First off, I must shamelessly promote the tip jar. Check it out, just added a new reward tier on Patreon.

So Back in High School….

Let me give you an mental image of the kind of kid I was in school. An average B+ student. Definitely not one of the cool girls in school. I was shy and awkward and self conscious and a total mess. Seriously, I was. In Freshman year, I wrote my first fictional story and discovered I actually liked writing. English was my favorite subject. Here was the problem. In my personal life, there was no one to encourage me to pursue my talent, nor acknowledgement that I even had a talent. Being a teenager was hard enough, huh?

Until I Met this Teacher

For now, let’s call her Miss Judge. She was my English teacher in both my Freshman year and my Senior year. So she really saw my growth as a writer. And she saw the potential in me that I didn’t even know existed.

Miss Judge was a kind and lovely person. She introduced me to literature that initially inspired me to write. The first story I ever wrote was probably in her class. Works like ‘To Kill a Mockingbird’, ‘Of Mice and Men’ And Greek Mythology. Speaking of Mythology, towards the end of Freshman year, my high school wanted to remove Greek Mythology from the curriculum and planned on throw away a bunch of books away. The horror. That book sparked my love of fantasy and magic and everything supernatural. Before they were tossed in the garbage, she gave me one of those books. Torn and tattered, it will always remain on my bookshelf.

Struggles with Self Esteem

This one time, in class, we were assigned to write a scene inspired by Hamlet, the play we were reading at the time. I was so excited that I worked extra hard on this two page script. I even researched authentic Shakespearean language. After I handed it in, my teacher was genuinely impressed and asked if she could read it to the whole class. I told her ‘no’. And even today, I still regret that decision. See, my confidence was under the floorboards at the time. I was incredibly self conscious, and felt like I was rubbing my great story in everyone’s face, and then everyone would hate me. “No, no, it isn’t that great. Surely, my work isn’t the best in the class.” Man, some days, I wish I had a time machine and could tell my younger self to not be afraid of showing my talent. That being awesome at something won’t belittle others. And honestly, I still struggle a little with that low self esteem logic today.

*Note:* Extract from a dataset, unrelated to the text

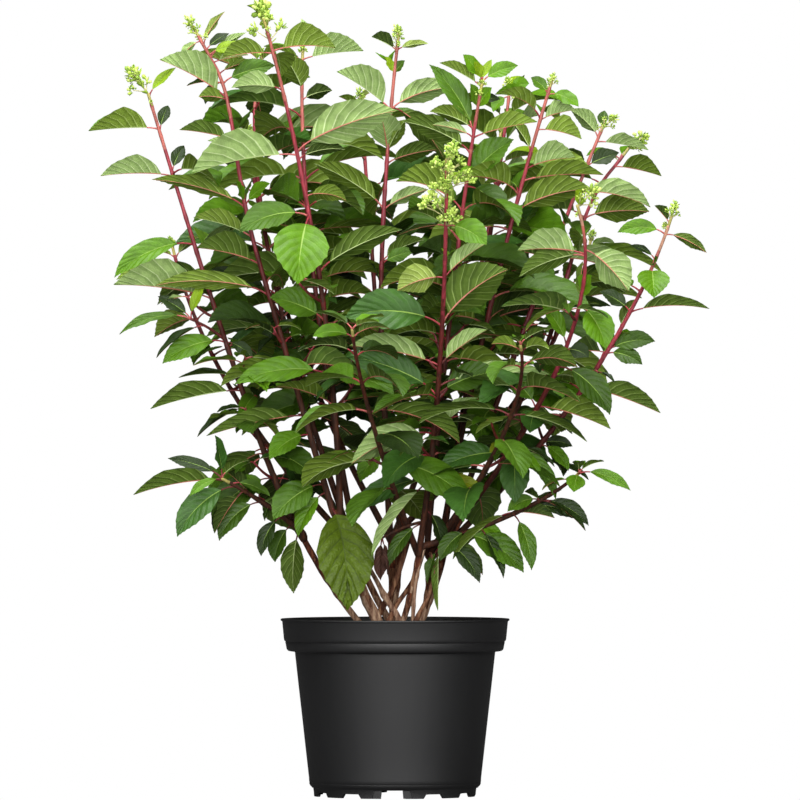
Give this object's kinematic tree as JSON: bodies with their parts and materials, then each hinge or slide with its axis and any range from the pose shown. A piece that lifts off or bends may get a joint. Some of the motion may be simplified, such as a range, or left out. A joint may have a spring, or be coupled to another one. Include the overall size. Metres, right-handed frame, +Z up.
{
  "type": "hydrangea shrub in nursery pot",
  "caption": "Multi-stemmed panicle hydrangea shrub with red shoots, opposite leaves and green flower buds, growing in a round black nursery container.",
  "frame": {"origin": "on the ground under the axis of the container, which is the middle of the plant's spread to within a few millimetres", "axes": "+Z up, -Y the front of the shrub, +X to the right seen from the front"},
  "size_m": [0.6986, 0.5961, 0.9],
  "materials": {
    "pot": "satin black moulded polypropylene",
    "compost": "loose dark brown peat compost",
    "bark": "fine peeling brown bark",
    "young_stem": "smooth red stem with pale lenticels",
    "foliage": "matt green leaves with paler undersides",
    "flower_bud": "yellow-green flower buds"
  },
  "bodies": {
    "root": {"compost": "compost", "foliage_back_centre": "foliage", "foliage_back_left": "foliage", "foliage_back_outer": "foliage", "foliage_back_right": "foliage", "foliage_centre": "foliage", "foliage_front_centre": "foliage", "foliage_front_left": "foliage", "foliage_front_right": "foliage", "foliage_left_back": "foliage", "foliage_left_back_outer": "foliage", "foliage_left_far": "foliage", "foliage_left_low": "foliage", "foliage_left_mid": "foliage", "foliage_left_outer": "foliage", "foliage_left_tall": "foliage", "foliage_right_back": "foliage", "foliage_right_far": "foliage", "foliage_right_front": "foliage", "foliage_right_inner": "foliage", "foliage_right_low": "foliage", "foliage_right_mid": "foliage", "foliage_right_outer": "foliage", "foliage_right_tall": "foliage", "limb_back": "bark", "limb_centre": "bark", "limb_front": "bark", "limb_left_back": "bark", "limb_left_front": "bark", "limb_left_outer": "bark", "limb_right_front": "bark", "limb_right_outer": "bark", "pot": "pot", "shoot_back_centre": "young_stem", "shoot_back_left": "young_stem", "shoot_back_outer": "young_stem", "shoot_back_right": "young_stem", "shoot_centre": "young_stem", "shoot_front_centre": "young_stem", "shoot_front_left": "young_stem", "shoot_front_right": "young_stem", "shoot_left_back": "young_stem", "shoot_left_back_outer": "young_stem", "shoot_left_far": "young_stem", "shoot_left_low": "young_stem", "shoot_left_mid": "young_stem", "shoot_left_outer": "young_stem", "shoot_left_tall": "young_stem", "shoot_right_back": "young_stem", "shoot_right_far": "young_stem", "shoot_right_front": "young_stem", "shoot_right_inner": "young_stem", "shoot_right_low": "young_stem", "shoot_right_mid": "young_stem", "shoot_right_outer": "young_stem", "shoot_right_tall": "young_stem"}
  },
  "joints": []
}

One of her many sweet notes.

Words of Encouragement

I kept in touch with her through my school years. In my Senior year, Miss Judge asked us to write journal entries, which she would read. I was still nervous about others reading my writing. I mean, there’s nothing that interesting about me, right? To break from that fear, I decided to just be funny. My journal was filled with my (embarrassing) humorous observations, kind of like what you see on the blog today. And she loved them. So, I kept writing. She said I had a natural talent as a writer and that I had a quirky voice. Thank goodness for that quirkiness. I was amazed and humbled and happy. My silly scribbles made someone laugh. Nothing was more fulfilling. Miss Judge wrote me these encouraging notes, pushing me to pursue a career as a writer. I still have those notes. The most touching note from her is scrawled in my yearbook, hoping that the next time she hears my name, it’s because I’d have won the Pulitzer prize.

Her note in my yearbook, from 2011.

To a wonderful teacher, I’d like to say thank you, from the bottom of my heart. I don’t know where I’d be right now if it wasn’t for your encouragement. You inspired me to pursue creative writing and made me the writer I am today. And you also inspired me to start this blog, where my quirkiness has room to play and where I can encourage other writers to write their story.

In honor of International Women’s day, who’s a lady in your life that has made a big impact in some way? Has any teacher inspired you to pursue something? Let me know in the comments. I’d love to hear from you guys. I gotta go, I’m drowning in tears over here.